熱田からさらに6キロほど南東の善照寺砦に進み、兵の参集と前線からの諜報を待ち、お昼頃に今川軍から丸見えの中島砦に家臣の反対を押し切って移ります。

「兵の少ないことが今川軍にバレる」ということから反対されたのですが、これこそが“油断を誘う”ための作戦だったのかしれません。

その後、豪雨に乗じて桶狭間山(丘陵)で休憩中の今川義元を襲いました。

1時間ほどの戦いののち全国に信長の名を轟かす「大金星」を挙げます。

上掲のホロスコープは、豪雨を好機とした午後1時15分の星の配置です。


【One Point】 当時は、格式や家柄が身分や羽振りを決める時代です。

室町幕府(足利幕府)の権威失墜後とはいえ、足利一門の流れを組む今川家です。

片や織田家は今川氏が排した斯波氏の家来にすぎない家柄でした。



≪火星と木星が仇となった今川軍≫

上掲のホラリー・ホロスコープでは、今川軍は牡羊宮の共鳴星「火星」とDES=下降点に合=0度の下降星「木星」によって象わされています(赤色で表示)。

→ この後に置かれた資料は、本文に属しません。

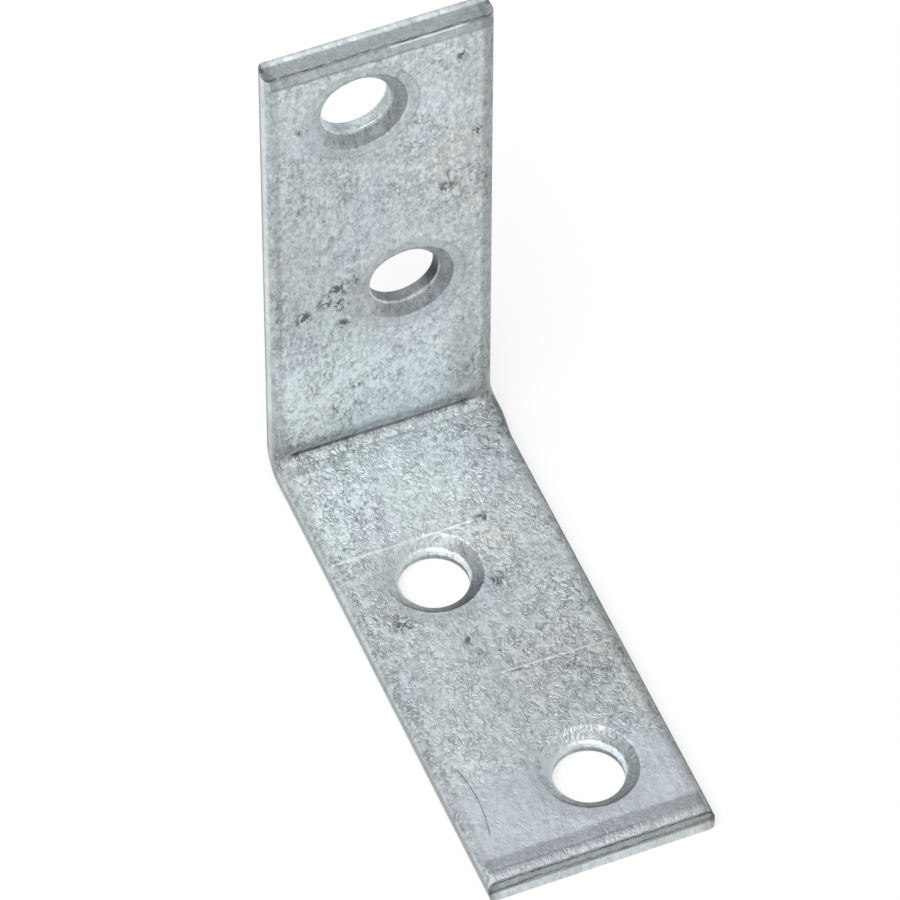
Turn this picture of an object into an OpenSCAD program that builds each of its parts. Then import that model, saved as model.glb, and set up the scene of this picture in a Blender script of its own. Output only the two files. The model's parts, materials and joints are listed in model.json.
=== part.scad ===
// Corner brace bracket: one strip of zinc-plated steel, bent once into a base leg and a wall leg,
// with two countersunk screw holes staggered along each leg.
// Units are millimetres. X runs across the strip, -Y along the base leg and +Z up the wall leg.
// The origin is on the bottom face, at the middle of the bounding box.

/* [Strip] */
// Width of the strip
strip_w = 15.9; // [15.5:0.1:20]
// Thickness of the strip
strip_t = 1.7; // [1.6:0.1:2]
// Radius of the rolled long edges
edge_r = 0.7; // [0.4:0.1:0.7]

/* [Legs] */
// Height of the wall leg, from the bottom face
wall_leg = 40.2; // [38.5:0.1:50]
// Length of the base leg, from the wall face
base_leg = 39.3; // [37.5:0.1:50]
// Inner radius of the bend
bend_r = 0.6; // [0.5:0.1:1.4]

/* [Screw holes] */
// Diameter of the straight wall of each hole
hole_d = 4.8; // [4:0.1:5.2]
// Length of the straight wall, from the outer face
hole_wall = 0.9; // [0.7:0.05:1.1]
// Diameter of each countersink's rim
sink_d = 6.6; // [5.8:0.1:7.2]
// Distance of the wall leg's lower hole from the bottom face
wall_hole_near = 16.2; // [12:0.1:18]
// Distance of the wall leg's upper hole from its cut end
wall_hole_end = 5.7; // [5.5:0.1:8]
// Distance of the base leg's back hole from the wall face
base_hole_near = 14.1; // [12:0.1:16]
// Distance of the base leg's front hole from its cut end
base_hole_end = 6.6; // [5.5:0.1:8]
// Offset to the right of the middle line, for the lower and the front hole
stagger_right = 1.8; // [0:0.1:2]
// Offset to the left of the middle line, for the upper and the back hole
stagger_left = 1.45; // [0:0.05:2]

/* [Press marks] */
// Diameter of the flat ring that the punch coins round each hole
coin_d = 8.0; // [7.6:0.1:9]
// Depth of the coined ring
coin_depth = 0.08; // [0.02:0.01:0.12]
// How far the outer edge of each cut end stands out beyond the inner edge
end_lean = 0.35; // [0.1:0.05:0.5]
// Length over which the inner face rolls over towards each cut end
roll_len = 1.3; // [0.8:0.05:1.6]
// Drop of the inner face at each cut end
roll_drop = 0.18; // [0.1:0.01:0.3]
// Radius of the crease that the bending tool presses across the inside of the bend
crease_r = 0.4; // [0.3:0.05:0.5]
// Depth of the crease
crease_depth = 0.14; // [0.08:0.01:0.2]
// Direction of the crease from the bend's centre, in degrees below the horizontal
crease_angle = 34; // [20:1:60]
// Distance from each end of the crease to the strip's side
crease_margin = 1.1; // [0.9:0.1:2]
// How far the bead of squeezed metal stands out of each side, along the inside of the bend
bulge = 0.3; // [0.2:0.05:0.35]
// Radius of that bead's edge
bead_r = 0.6; // [0.5:0.05:0.65]
// Depth of the bead's top below the inner face
bead_drop = 0.1; // [0.05:0.05:0.3]
// Length of each leg over which the bead sinks back into its side
flare_len = 2.0; // [1.5:0.1:3]

/* [Hidden] */
$fn = 96;
zinc = [0.62, 0.65, 0.66];
// How far a cutter stands clear of the face that it cuts
clear = 0.5;
// Outer radius of the bend, and so the distance from each outer face to the bend's centre
bend_out = bend_r + strip_t;
// Middle of the right-hand bead's cross-section, in the directions of section() below
bead_at = [strip_w / 2 + bulge - bead_r, strip_t - bead_drop - bead_r];
// Depth at which the bead ends, just inside the leg's round edge
bead_sink = 0.06;
// The concave arc by which the bead thins out along a leg
bead_loss = bulge + bead_sink;
flare_r = (flare_len * flare_len + bead_loss * bead_loss) / (2 * bead_loss);
// The cylinder that rounds each cut end meets the inner face where the rollover starts
roll_r = (roll_len * roll_len + roll_drop * roll_drop) / (2 * roll_drop);

// Cross-section of the strip: x across, y through the thickness from the outer face (0) to the inner one.
module section() {
    translate([-strip_w / 2 + edge_r, 0])
        square([strip_w - 2 * edge_r, strip_t]);
    translate([-strip_w / 2, edge_r])
        square([strip_w, strip_t - 2 * edge_r]);
    for (x = [-1, 1] * (strip_w / 2 - edge_r), y = [edge_r, strip_t - edge_r])
        translate([x, y])
            circle(r = edge_r);
}

// The quarter turn of the strip, about an axis along X at the inside of the corner.
module bend() {
    translate([0, -bend_out, bend_out])
        rotate([-90, 0, 0])
            rotate([0, -90, 0])
                rotate_extrude(angle = 90)
                    translate([bend_out, 0])
                        rotate(90) {
                            section();
                            for (side = [-1, 1])
                                translate([side * bead_at[0], bead_at[1]])
                                    circle(r = bead_r);
                        }
}

// Both legs are drawn in one frame: x across, y from the outer face to the inner one, z along the leg
// from the corner to the cut end. These two modules lay that frame on each leg.
module on_wall_leg() {
    mirror([0, 1, 0])
        children();
}

module on_base_leg() {
    rotate([90, 0, 0])
        children();
}

// The bead's tail on one side of a leg: round about its own axis, and thinner along a concave arc.
module tail() {
    translate([bead_at[0], bead_at[1], bend_out])
        rotate_extrude()
            difference() {
                square([bead_r, flare_len]);
                translate([bead_r - bead_loss + flare_r, flare_len])
                    circle(r = flare_r);
            }
}

// One screw hole with its countersink and coined ring, along z from the outer face to the inner one.
module screw_hole() {
    rim_at = strip_t - coin_depth;
    translate([0, 0, -clear])
        cylinder(d = hole_d, h = strip_t + 2 * clear);
    translate([0, 0, hole_wall])
        cylinder(d1 = hole_d, d2 = sink_d, h = rim_at - hole_wall);
    translate([0, 0, rim_at])
        cylinder(d = coin_d, h = coin_depth + clear);
}

// What the shear takes off at a cut end, up to a face that leans back from the outer edge.
module shear(length) {
    translate([-strip_w, 0, length])
        rotate([-atan(end_lean / strip_t), 0, 0])
            translate([0, -clear, 0])
                cube([2 * strip_w, strip_t + 3 * clear, end_lean + 2 * clear]);
}

// The metal that the shear draws down there: what lies outside a cylinder across the strip.
module rollover(length) {
    translate([-strip_w, strip_t, length - end_lean])
        difference() {
            translate([0, -2 * roll_drop, -roll_len])
                cube([2 * strip_w, 2 * roll_drop + clear, roll_len + clear]);
            translate([-clear, -roll_r, -roll_len])
                rotate([0, 90, 0])
                    cylinder(r = roll_r, h = 2 * (strip_w + clear));
        }
}

// A leg without its bend. Each hole is given as its offset across the strip and its distance from the corner.
module leg(length, holes) {
    difference() {
        union() {
            translate([0, 0, bend_out])
                linear_extrude(length - bend_out)
                    section();
            tail();
            mirror([1, 0, 0])
                tail();
        }
        for (hole = holes)
            translate([hole[0], 0, hole[1]])
                rotate([-90, 0, 0])
                    screw_hole();
        shear(length);
        rollover(length);
    }
}

// The crease, a round-bottomed groove that stops short of both sides.
module crease() {
    crease_len = strip_w - 2 * crease_margin;
    centre_r = bend_r + crease_depth - crease_r;
    translate([
        -crease_len / 2,
        -bend_out + centre_r * cos(crease_angle),
        bend_out - centre_r * sin(crease_angle)
    ])
        rotate([0, 90, 0])
            cylinder(r = crease_r, h = crease_len);
}

module brace() {
    color(zinc)
        translate([0, base_leg / 2, 0])
            difference() {
                union() {
                    on_wall_leg()
                        leg(wall_leg, [
                            [stagger_right, wall_hole_near],
                            [-stagger_left, wall_leg - wall_hole_end]
                        ]);
                    bend();
                    on_base_leg()
                        leg(base_leg, [
                            [-stagger_left, base_hole_near],
                            [stagger_right, base_leg - base_hole_end]
                        ]);
                }
                crease();
            }
}

brace();
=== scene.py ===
# %% [markdown]
# # A corner brace, pressed from plated steel strip
# The real object is a short length of steel strip, punched, bent once at a right angle and plated with
# zinc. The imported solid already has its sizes. This script lays a finer skin over it, with the soft edges,
# torn ends and press marks that a machined-looking solid lacks, and then gives it the dull, mottled finish
# of zinc.

# %% Load the frame
import json
import math
from functools import reduce

import bpy
import mathutils
import numpy as np
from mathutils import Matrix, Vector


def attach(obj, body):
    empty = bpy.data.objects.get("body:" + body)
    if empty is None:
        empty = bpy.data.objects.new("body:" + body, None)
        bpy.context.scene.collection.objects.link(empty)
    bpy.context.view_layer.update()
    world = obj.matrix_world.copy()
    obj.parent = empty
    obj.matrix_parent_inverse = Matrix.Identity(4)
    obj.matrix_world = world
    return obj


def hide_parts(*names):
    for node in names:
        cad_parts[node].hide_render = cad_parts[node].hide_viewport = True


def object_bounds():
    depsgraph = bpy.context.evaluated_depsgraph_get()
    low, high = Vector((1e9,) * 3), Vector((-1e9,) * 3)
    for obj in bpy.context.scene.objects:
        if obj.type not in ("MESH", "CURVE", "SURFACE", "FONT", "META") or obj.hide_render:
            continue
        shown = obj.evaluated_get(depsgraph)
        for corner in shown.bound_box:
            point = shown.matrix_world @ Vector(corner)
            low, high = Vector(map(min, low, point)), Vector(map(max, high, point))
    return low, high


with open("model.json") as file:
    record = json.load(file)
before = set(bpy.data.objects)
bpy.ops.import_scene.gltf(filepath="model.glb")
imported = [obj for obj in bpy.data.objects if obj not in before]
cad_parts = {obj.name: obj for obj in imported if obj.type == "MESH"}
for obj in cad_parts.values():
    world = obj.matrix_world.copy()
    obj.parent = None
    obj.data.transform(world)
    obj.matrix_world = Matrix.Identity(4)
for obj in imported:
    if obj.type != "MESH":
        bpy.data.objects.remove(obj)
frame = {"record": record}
CAD_BOX = [list(corner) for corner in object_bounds()]
print("the solid's box:", CAD_BOX)

# %% [markdown]
# ## Sizes
# The legs and the holes are read from the frame, so the skin follows the solid if its sizes change. What
# the frame doesn't hold is named here once, in millimetres, because that is how such a part is drawn. The
# long edges are rolled: round on the inner face, tighter on the outer one, and the sides lean in a little.

# %% Sizes of the strip
MM = 1000.0
low, high = (np.array(box_corner) * MM for box_corner in CAD_BOX)
WALL_LEG = high[2] - low[2]
BASE_LEG = high[1] - low[1]
WALL_FACE = high[1]
BULGE = 0.3
WIDTH = high[0] - low[0] - 2 * BULGE
THICK = 1.7
EDGE_R = 0.7
OUTER_EDGE_R = 0.4
SIDE_LEAN = 0.07
BEND_IN = 0.6
BEND_OUT = BEND_IN + THICK
FLAT = WIDTH / 2 - EDGE_R
print(f"legs {WALL_LEG:.1f} and {BASE_LEG:.1f} mm, strip {WIDTH:.1f} x {THICK:.1f} mm")

# %% [markdown]
# ## The strip laid flat
# Everything is placed on the strip as it was before bending: x runs across, d is the depth from the outer
# face and s is the way along it, from the wall leg's cut end to the base leg's. The bend is given the
# length of its middle fibre. Working flat is how the press works too: the holes are punched before the
# strip is folded.

# %% Places along the flat strip
BEND_START = WALL_LEG - BEND_OUT
BEND_LEN = (BEND_IN + THICK / 2) * math.pi / 2
BEND_END = BEND_START + BEND_LEN
STRIP_END = BEND_END + BASE_LEG - BEND_OUT


def on_wall(z):
    """The way along the strip of a height on the wall leg."""
    return WALL_LEG - z


def on_base(y):
    """The way along the strip of a place on the base leg."""
    return BEND_END + (WALL_FACE - BEND_OUT) - y


def hole_on_strip(mount):
    """Centre (x, s) of a screw hole, whose mount points out of the leg that carries it."""
    x, y, z = (c * MM for c in mount["pos_m"])
    return (x, on_wall(z)) if abs(mount["axis"][1]) > 0.5 else (x, on_base(y))


mounts = {m["name"]: m for m in frame["record"]["mounts"]}
hole_mounts = [m for m in mounts.values() if m["kind"] == "bore"]
HOLES = sorted((hole_on_strip(m) for m in hole_mounts), key=lambda hole: hole[1])
HOLE_R = hole_mounts[0]["dims"]["r_mm"]
HOLE_WALL = hole_mounts[0]["dims"]["length_mm"]
print("holes at (x, s):", [tuple(round(float(c), 2) for c in hole) for hole in HOLES])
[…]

“戦闘的”ではあるのですが、猪武者のように“短慮”で、前向きではあっても“楽観的”な油断の気持ちが今川軍にあったことがリーディングできます。

海道一の弓取りとされ、格式もある名将今川義元が総大将で2万5千もの大軍です。

片やうつけと名高い信長軍はわずか2千に過ぎません。

当時の尾張は、戦国の三英傑(織田信長、豊臣秀吉、徳川家康)が登場前の近隣の地方で、信長といえばうつけという芳しくない評判があった時代です。

楽勝を信じ、物見遊山で参軍していた今川軍の足軽もいたことでしょう。

義元が尾張攻めの本陣とする予定の大高城を囲む織田軍の丸根砦と鷲津砦を、先陣の松平元康らが落とし、一報に接した義元本隊が沓掛城から兵を進めて桶狭間山でお昼休憩をしていた矢先の暴風雨と信長軍の襲来でした。


【One Point】 木星を大吉星と解釈するのは間違いです。

吉凶解釈自体が誤りなので、普遍化して判断すると占断ミスを招くことが起こります。

特にホラリー・ホロスコープにおいては、木星が事件や事故を招いたり、被害を大きくしたりすることがあるため要注意です。



≪双子宮の第8ハウス(室)の織田軍≫

一方、織田軍は、天秤宮の共鳴星「金星」と、ASC(Ascendant:アセンダント=上昇点)に上三分(アッパー・トライン=120度)の「土星」によって象わされています(青色で表示)。

また、信長の意識の深層もまた「土星」によって象徴されていて、慎重で用心深く、現実をみていたことが分かります。

楽勝気分の今川軍とは正反対です。

重要なのは、これらの星が双子宮で第8ハウス(室)に位置していることです。

この意味は、単なる僥倖で勝ったのではないことを象わします。

頭を巡らせ、周到に計算し、策を練ったうえで、巷間言われているように情報を重視するとともに、総大将今川義元の首級をあげることのみに集中して作戦を決行したことがリーディングできます。

ほかにもあるのですが、もし、今川軍が木星によるイージー気分ではなく、蟹宮の火星に三分(トライン=120度)の天王星や冥王星でなければ“大逆転”や“青天の霹靂”といった信長の大金星は起こらず、また違った結果になっていたでしょう。


【One Point】 信長は蟹宮の生まれ(太陽)です。

蟹宮は上掲のホロスコープでは「現場」を象徴し、トランシットの「火星」もまた信長の出生時の「太陽」に合=0度の時間帯でした。

そこに天王星と冥王星が大三角=120度×3をとっていることから大逆転が象わされています。


【補足】
うつけと蔑まれていた子供の頃、信長は、参軍した一部の将兵らとともに近隣の野山を遊びまわっていました。

そのことから地の利に長け、視界を遮るほどの豪雨にもかかわらず最短で義元本陣を目指せたと思われます。